§ What to produce
Repeat the listing below word for word, stopping after the line that contains "return arc(centre, PLATE_CORNER, start, start".

§ Supplied data
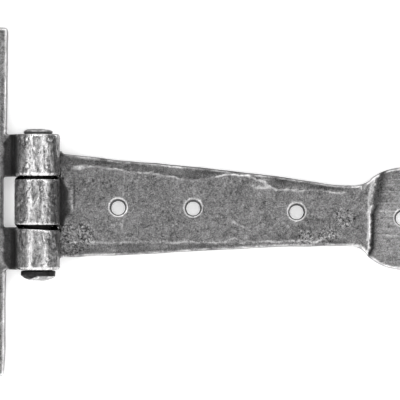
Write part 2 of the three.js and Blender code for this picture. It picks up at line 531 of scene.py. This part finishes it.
def rounded_corner(x, z, start):
    """A quarter round inside a corner, running anticlockwise from an angle in degrees."""
    centre = (x - math.copysign(PLATE_CORNER, x), z - math.copysign(PLATE_CORNER, z))
    return arc(centre, PLATE_CORNER, start, start + 90, 8)


def plate_outline():
    def inner_edge(z):
        return PLATE_HALF_WIDTH + PLATE_LEAN * z

    waist = PIN_X - PLATE_BEND
    end = PLATE_HALF_HEIGHT
    outline = rounded_corner(-PLATE_HALF_WIDTH, -end, 180) + rounded_corner(inner_edge(-end), -end, 270)
    for side in (-1, 1):
        shelf = side * KNUCKLE_OUTER
        notch = [(inner_edge(shelf), shelf + 1.2 * side), (waist + 0.6, shelf), (waist, shelf)]
        outline += notch if side < 0 else notch[::-1]
    return outline + rounded_corner(inner_edge(end), end, 0) + rounded_corner(-PLATE_HALF_WIDTH, end, 90)


def frame_plate_blank():
    """The plate, cut and punched, with two knuckles rolled from its own metal."""
    upright = Matrix.Rotation(math.pi / 2, 4, "X")
    to_pin = Matrix.Translation((PIN_X, PIN_Y, 0)) @ Matrix.Rotation(math.pi, 4, "Z")
    plate = placed(prism(plate_outline(), 0, SHEET), upright, "frame_plate_forged")
    section = rolled_section(PLATE_BEND)
    spans = ((-KNUCKLE_OUTER, -KNUCKLE_INNER), (KNUCKLE_INNER, KNUCKLE_OUTER))
    combine(plate, [placed(prism(section, *span), to_pin, "knuckle") for span in spans], "UNION")
    combine(plate, [punch(x, z) for x, z in PLATE_HOLES], "DIFFERENCE")
    remesh(plate, LEAF_SKIN)
    return plate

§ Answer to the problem
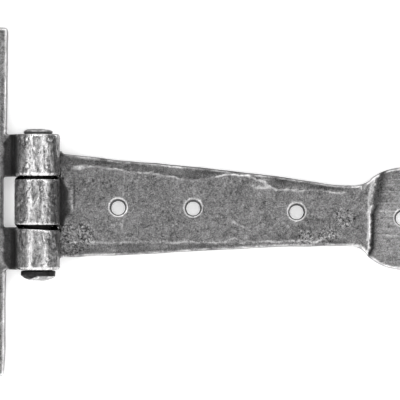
Write part 2 of the three.js and Blender code for this picture. It picks up at line 531 of scene.py. This part finishes it.
def rounded_corner(x, z, start):
    """A quarter round inside a corner, running anticlockwise from an angle in degrees."""
    centre = (x - math.copysign(PLATE_CORNER, x), z - math.copysign(PLATE_CORNER, z))
    return arc(centre, PLATE_CORNER, start, start + 90, 8)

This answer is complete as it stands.